Obesity medication is not new. Every single drug marketed for weight loss since the mid 1990s has come with serious risks. Death, Injury, Rebound weight gain, Risk of developing an eating disorder, What is new here is how successful this one appears to be. So here come the naysayers with all their gloom and doom.

On the doctors’ side, desperate for their patients to damn well PLEASE deal with their obesity, GLP-1 agonists are clearly the Ronseal of weight loss, they do what it says on the metaphorical tin. It is also possible that Ozempic etc may help with other health conditions, such as cardiovascular and kidney diseases. Who could blame the doctors for being excited, and feeling irritation with the side-line sceptics?

On the side of the nay-sayers including well-meaning eating disorder activists; there’s plenty of evidence that eating disorder sufferers, including young men with eating disorders, are buying GLP-1 drugs privately from online pharmacies, which don’t require in-person consultations. Many then suffer organ damage and require hospital admission. Stephen Powis, NHS England’s medical director, said the drugs should not be seen as a “quick fix for people trying to get ‘beach body ready”. Another doctor said’. “They’re really dangerous drugs. It isn’t people who need these drugs that are doing this. This is people with an element of eating disorder and body dysmorphia. At some point we’re going to have a death.”

That people who don’t need semaglutide are injecting it will not surprise anyone who has looked at certain celebrities recently. Sharon Osbourne, now a wraith-like seven stone, is one of the few who have admitted they went too far using Ozempic.

Osbourne stopped when she realised she was too thin. Others won’t, and those people have eating disorders. Yet as I have pointed out, anorexics and bulimics have long been outwitting doctors and abusing weight loss medication, because an eating disorder is not a diet gone wrong; it’s a desire for self-erasure, a slow but effective suicide.

I have heard endless stories about people who take so many laxative prescriptions from so many doctors that they destroyed her own colon and digestive tract. The American singer Karen Carpenter used a fake name to get thyroid medication to speed up her metabolism, and this, alongside her abuse of laxatives and emetics, caused her to go into cardiac arrest at the age of 32. Of all the mental illnesses, anorexia has the highest rate of mortality, often from organ failure.

Doctors will say that the problem lies with unscrupulous private practices. Eating disorder activists will say that the problem lies with using a drug that is no substitute for psychotherapy. That the drug will make things worse. Maybe, all that is true. But it’s also true that unhappy humans have an incredible capacity to take something beneficial and turn it into a weapon of self-destruction. Food, for example, Once it was simply a supplier of energy. Now it has become a source of illness, with too many of us overeating, or undereating, our way to an early death. This doesn’t mean that food in itself is bad; just that human nature is what it is, and it is delusional to not at least acknowledge this.

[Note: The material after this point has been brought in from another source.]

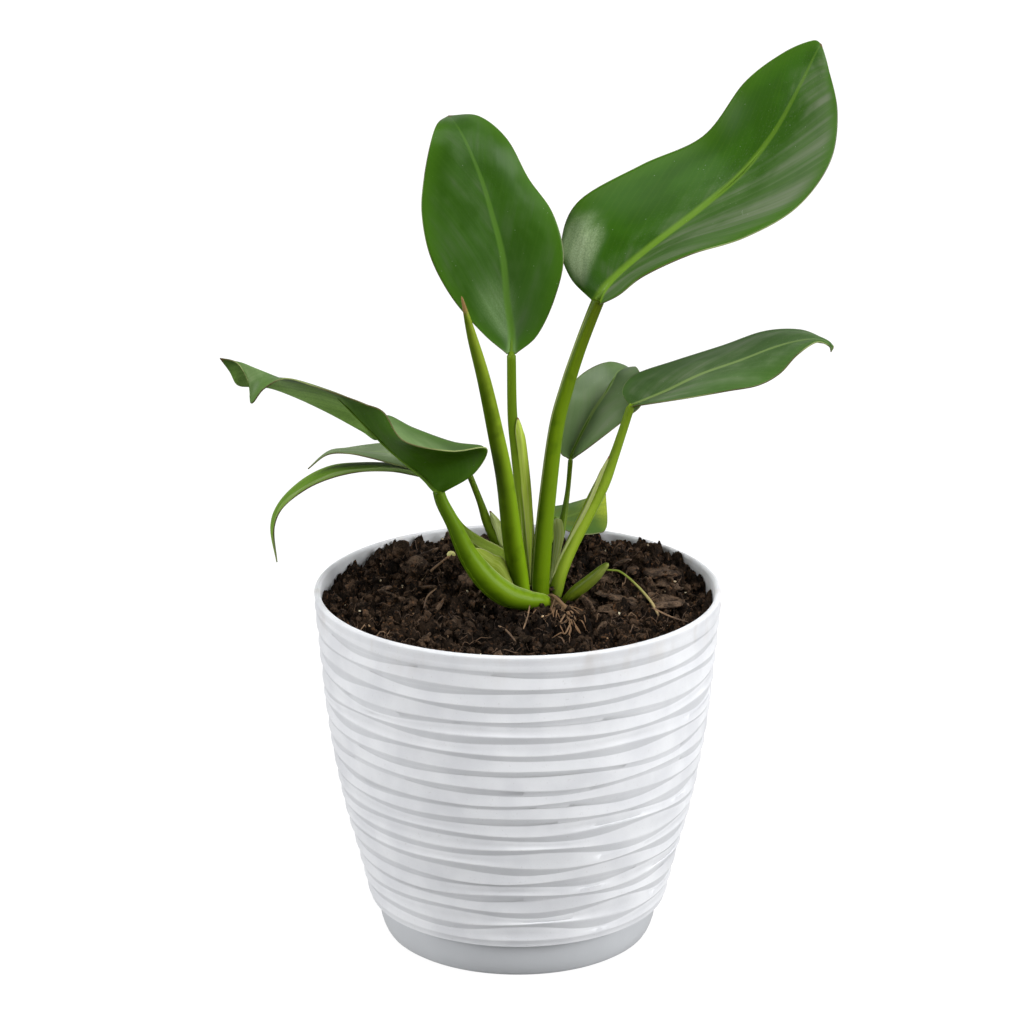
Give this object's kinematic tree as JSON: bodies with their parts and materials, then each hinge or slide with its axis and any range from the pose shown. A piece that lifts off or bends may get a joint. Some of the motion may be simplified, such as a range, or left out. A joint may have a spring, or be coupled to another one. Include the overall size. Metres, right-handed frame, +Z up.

I cannot in good faith argue against GLP-1 agonists. People tell me that at the least it shuts off the “food noise” that used to stalk them day by day. No one would argue that laxatives and thyroid medication shouldn’t exist. But there is now, especially in the decades since Carpenter’s death, an awareness that caution is needed in prescribing them.

Some people cannot be trusted with these medications and doctors should at the least send people for an in-depth assessment before reaching for the prescription pad. The wealthy and the emotionally damaged will always find a way around such rules, it’s absurd they weren’t in place from the start, given the sensitivity these days about eating disorders. However, controlling what people get access to online extends far beyond weight loss pills.

Paul Simon said these are the days of miracle and wonder; and it is a genuine miracle that so many people who had resigned themselves to lifelong obesity or type 2 diabetes now have hope. In good faith, I cannot deny people that hope and I can say that as I turn my head to look at different populations- Ozempic is both a good thing for some and a bad thing for others, and let the buyer beware.